§ The request: Return every record verbatim.

§ Dataset excerpts:
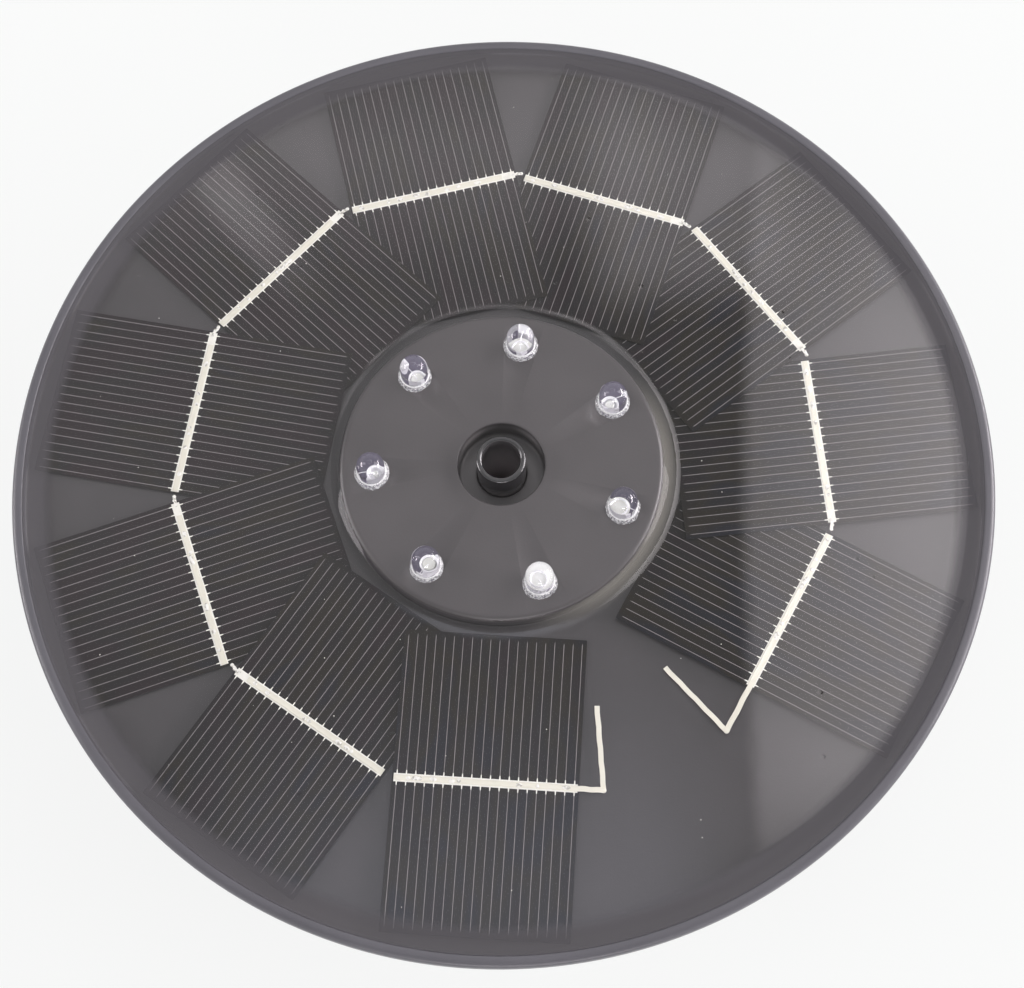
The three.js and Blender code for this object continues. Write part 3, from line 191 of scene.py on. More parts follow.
class Shader(Graph):
    """The node tree of a material, a lamp or the world."""

    def __init__(self, name: str, owner: Optional[bpy.types.ID] = None) -> None:
        """Args: name, a new material's; owner, a lamp or world to write in instead."""
        self.material = owner or bpy.data.materials.new(name)
        self.material.use_nodes = True
        self.material.node_tree.nodes.clear()
        super().__init__(self.material.node_tree)

    def place(self, attribute: str = "", stretch: Sequence[float] = (1, 1, 1)) -> Sock:
        """Args: attribute, a piece's own place attribute, or the object's coordinates where
        empty; stretch, a factor for each axis. Returns: the place in millimetres."""
        if attribute:
            found = self.node("ShaderNodeAttribute", {"attribute_name": attribute}, output="Vector")
        else:
            found = self.node("ShaderNodeTexCoord", output="Object")
        scale = tuple(value / MM for value in stretch)
        settings = {"operation": "MULTIPLY"}
        return self.node("ShaderNodeVectorMath", settings, {0: found, 1: scale})

    def parts(self, vector: Sock) -> tuple[Sock, Sock, Sock]:
        """Args: vector. Returns: its x, y and z."""
        split = self.node("ShaderNodeSeparateXYZ", None, {0: vector})
        outputs = split.socket.node.outputs
        return tuple(Sock(self, outputs[i]) for i in range(3))

    def cylinder(self) -> tuple[Sock, Sock, Sock, Sock]:
        """Returns: x, y and z in millimetres, and the distance from the Z axis."""
        x, y, z = self.parts(self.place())
        return x, y, z, (x * x + y * y) ** 0.5

    def noise(self, place: Sock, size: float, detail: float = 2, bend: float = 0) -> Sock:
        """Args: place, in mm; size, of a blotch in mm; detail, octaves; bend, distortion.
        Returns: soft noise about 0.5."""
        inputs = {"Vector": place, "Scale": 1 / size, "Detail": detail, "Distortion": bend}
        return self.node("ShaderNodeTexNoise", None, inputs, "Fac")

    def dots(self, place: Sock, size: float) -> Sock:
        """Args: place, in mm; size, between dots in mm. Returns: the distance from the nearest."""
        inputs = {"Vector": place, "Scale": 1 / size}
        return self.node("ShaderNodeTexVoronoi", None, inputs, "Distance")

    def fade(self, value: Value, low: float, high: float, start: float = 0, end: float = 1) -> Sock:
        """Args: value; low and high, where the change begins and ends; start and end, what it
        goes between. Returns: the changed value, smooth and clamped."""
        inputs = {"Value": value, "From Min": low, "From Max": high, "To Min": start, "To Max": end}
        return self.node("ShaderNodeMapRange", {"interpolation_type": "SMOOTHSTEP"}, inputs)

    def blend(self, factor: Value, first: Union[Sock, Colour], second: Union[Sock, Colour],
              way: str = "MIX") -> Sock:
        """Args: factor, 0 to 1; first and second colours; way, a Mix node's blend type.
        Returns: the mixed colour."""
        inputs = {0: factor, 6: opaque(first), 7: opaque(second)}
        return self.node("ShaderNodeMix", {"data_type": "RGBA", "blend_type": way}, inputs, 2)

    def bump(self, height: Sock, depth: float = 1) -> Sock:
        """Args: height; depth in mm of each unit of it. Returns: the normal."""
        inputs = {"Height": height, "Distance": depth * MM, "Strength": 1}
        return self.node("ShaderNodeBump", None, inputs)

    def principled(self, **values: Value) -> Sock:
        """Args: values, by socket name with underscores for spaces. Returns: the shader."""
        inputs = {name.replace("_", " "): value for name, value in values.items()}
        inputs["Base Color"] = opaque(inputs["Base Color"])
        return self.node("ShaderNodeBsdfPrincipled", None, inputs)

    def matt(self, colour: Union[Sock, Colour]) -> Sock:
        """Args: colour. Returns: a matt shader."""
        return self.node("ShaderNodeBsdfDiffuse", None, {"Color": opaque(colour)})

    def clear(self, colour: Colour = (1, 1, 1)) -> Sock:
        """Args: colour, of the light let through. Returns: a see-through shader."""
        return self.node("ShaderNodeBsdfTransparent", None, {"Color": opaque(colour)})

    def mixed(self, factor: Value, first: Sock, second: Sock) -> Sock:
        """Args: factor, 0 to 1; first and second shaders. Returns: the mixed shader."""
        return self.node("ShaderNodeMixShader", None, {0: factor, 1: first, 2: second})

    def ray(self, *kinds: str) -> Sock:
        """Args: kinds, of ray. Returns: 1 for a ray of any of those kinds."""
        outputs = self.node("ShaderNodeLightPath").socket.node.outputs
        return reduce(Sock.most, (Sock(self, outputs[f"Is {kind} Ray"]) for kind in kinds))

    def finish(self, surface: Sock, kind: str = "Material") -> bpy.types.Material:
        """Args: surface, the shader; kind, of output. Returns: the finished material."""
        output = self.tree.nodes.new(f"ShaderNodeOutput{kind}")
        self.feed(output.inputs["Surface"], surface)
        return self.material


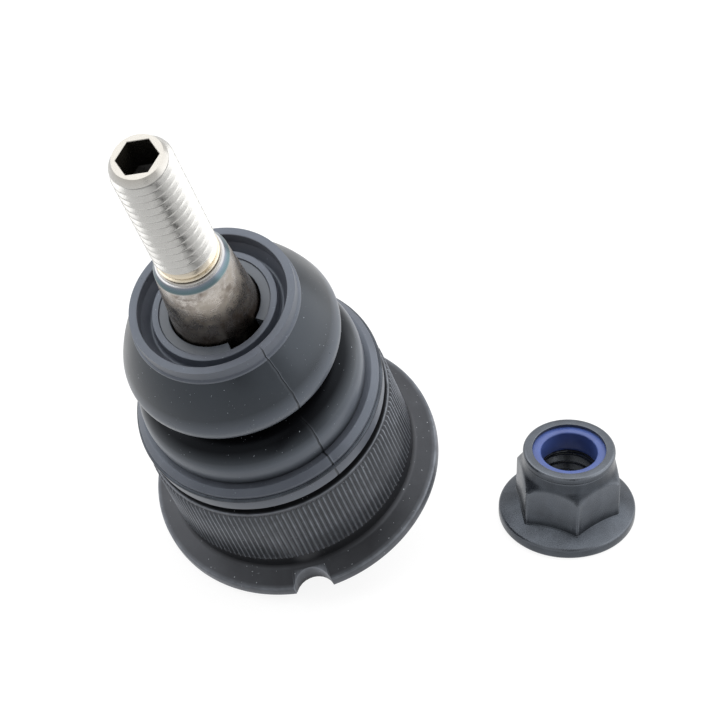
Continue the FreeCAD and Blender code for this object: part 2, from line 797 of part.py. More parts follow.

§ Output of the task:
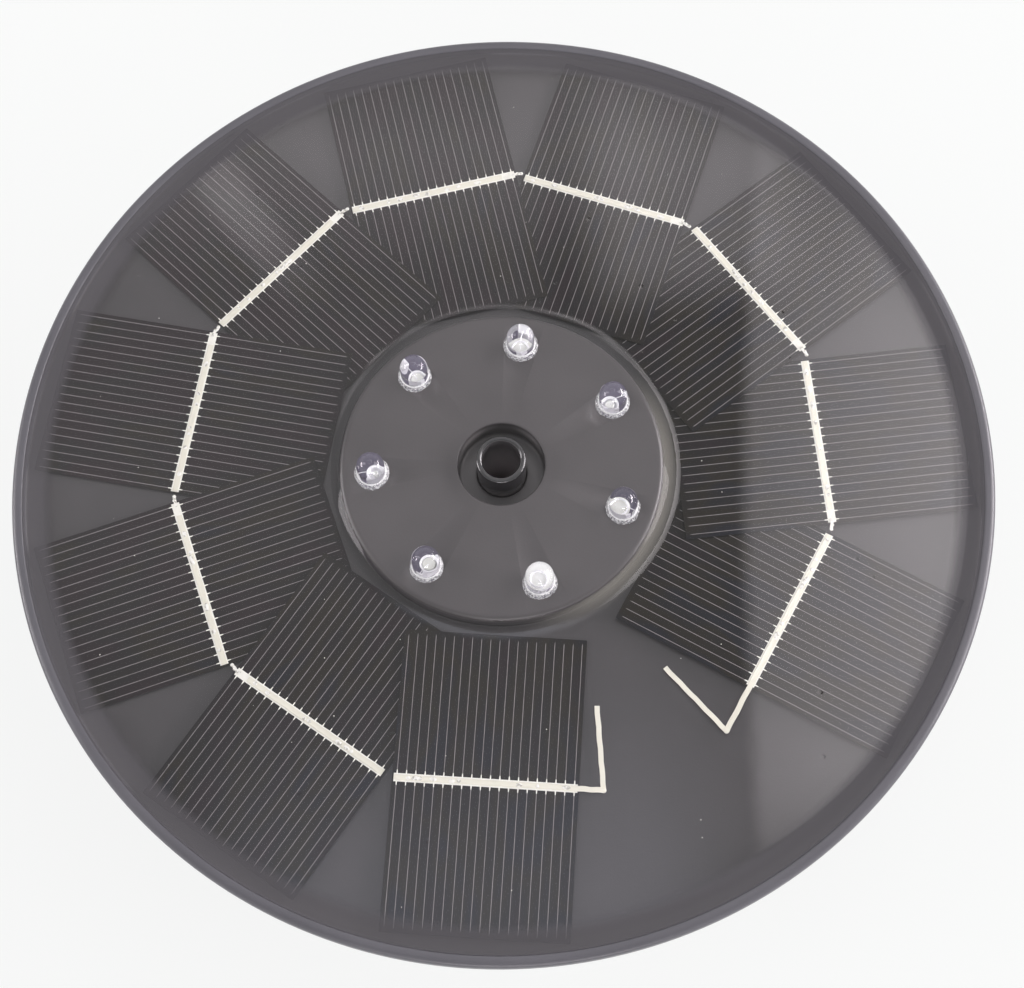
The three.js and Blender code for this object continues. Write part 3, from line 191 of scene.py on. More parts follow.
class Shader(Graph):
    """The node tree of a material, a lamp or the world."""

    def __init__(self, name: str, owner: Optional[bpy.types.ID] = None) -> None:
        """Args: name, a new material's; owner, a lamp or world to write in instead."""
        self.material = owner or bpy.data.materials.new(name)
        self.material.use_nodes = True
        self.material.node_tree.nodes.clear()
        super().__init__(self.material.node_tree)

    def place(self, attribute: str = "", stretch: Sequence[float] = (1, 1, 1)) -> Sock:
        """Args: attribute, a piece's own place attribute, or the object's coordinates where
        empty; stretch, a factor for each axis. Returns: the place in millimetres."""
        if attribute:
            found = self.node("ShaderNodeAttribute", {"attribute_name": attribute}, output="Vector")
        else:
            found = self.node("ShaderNodeTexCoord", output="Object")
        scale = tuple(value / MM for value in stretch)
        settings = {"operation": "MULTIPLY"}
        return self.node("ShaderNodeVectorMath", settings, {0: found, 1: scale})

    def parts(self, vector: Sock) -> tuple[Sock, Sock, Sock]:
        """Args: vector. Returns: its x, y and z."""
        split = self.node("ShaderNodeSeparateXYZ", None, {0: vector})
        outputs = split.socket.node.outputs
        return tuple(Sock(self, outputs[i]) for i in range(3))

    def cylinder(self) -> tuple[Sock, Sock, Sock, Sock]:
        """Returns: x, y and z in millimetres, and the distance from the Z axis."""
        x, y, z = self.parts(self.place())
        return x, y, z, (x * x + y * y) ** 0.5

    def noise(self, place: Sock, size: float, detail: float = 2, bend: float = 0) -> Sock:
        """Args: place, in mm; size, of a blotch in mm; detail, octaves; bend, distortion.
        Returns: soft noise about 0.5."""
        inputs = {"Vector": place, "Scale": 1 / size, "Detail": detail, "Distortion": bend}
        return self.node("ShaderNodeTexNoise", None, inputs, "Fac")

    def dots(self, place: Sock, size: float) -> Sock:
        """Args: place, in mm; size, between dots in mm. Returns: the distance from the nearest."""
        inputs = {"Vector": place, "Scale": 1 / size}
        return self.node("ShaderNodeTexVoronoi", None, inputs, "Distance")

    def fade(self, value: Value, low: float, high: float, start: float = 0, end: float = 1) -> Sock:
        """Args: value; low and high, where the change begins and ends; start and end, what it
        goes between. Returns: the changed value, smooth and clamped."""
        inputs = {"Value": value, "From Min": low, "From Max": high, "To Min": start, "To Max": end}
        return self.node("ShaderNodeMapRange", {"interpolation_type": "SMOOTHSTEP"}, inputs)

    def blend(self, factor: Value, first: Union[Sock, Colour], second: Union[Sock, Colour],
              way: str = "MIX") -> Sock:
        """Args: factor, 0 to 1; first and second colours; way, a Mix node's blend type.
        Returns: the mixed colour."""
        inputs = {0: factor, 6: opaque(first), 7: opaque(second)}
        return self.node("ShaderNodeMix", {"data_type": "RGBA", "blend_type": way}, inputs, 2)

    def bump(self, height: Sock, depth: float = 1) -> Sock:
        """Args: height; depth in mm of each unit of it. Returns: the normal."""
        inputs = {"Height": height, "Distance": depth * MM, "Strength": 1}
        return self.node("ShaderNodeBump", None, inputs)

    def principled(self, **values: Value) -> Sock:
        """Args: values, by socket name with underscores for spaces. Returns: the shader."""
        inputs = {name.replace("_", " "): value for name, value in values.items()}
        inputs["Base Color"] = opaque(inputs["Base Color"])
        return self.node("ShaderNodeBsdfPrincipled", None, inputs)

    def matt(self, colour: Union[Sock, Colour]) -> Sock:
        """Args: colour. Returns: a matt shader."""
        return self.node("ShaderNodeBsdfDiffuse", None, {"Color": opaque(colour)})

    def clear(self, colour: Colour = (1, 1, 1)) -> Sock:
        """Args: colour, of the light let through. Returns: a see-through shader."""
        return self.node("ShaderNodeBsdfTransparent", None, {"Color": opaque(colour)})

    def mixed(self, factor: Value, first: Sock, second: Sock) -> Sock:
        """Args: factor, 0 to 1; first and second shaders. Returns: the mixed shader."""
        return self.node("ShaderNodeMixShader", None, {0: factor, 1: first, 2: second})

    def ray(self, *kinds: str) -> Sock:
        """Args: kinds, of ray. Returns: 1 for a ray of any of those kinds."""
        outputs = self.node("ShaderNodeLightPath").socket.node.outputs
        return reduce(Sock.most, (Sock(self, outputs[f"Is {kind} Ray"]) for kind in kinds))

    def finish(self, surface: Sock, kind: str = "Material") -> bpy.types.Material:
        """Args: surface, the shader; kind, of output. Returns: the finished material."""
        output = self.tree.nodes.new(f"ShaderNodeOutput{kind}")
        self.feed(output.inputs["Surface"], surface)
        return self.material


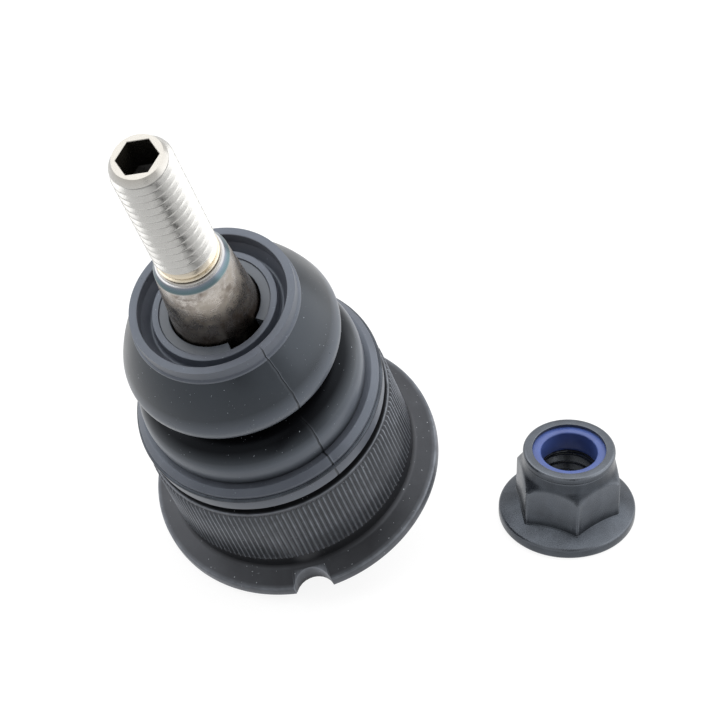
Continue the FreeCAD and Blender code for this object: part 2, from line 797 of part.py. More parts follow.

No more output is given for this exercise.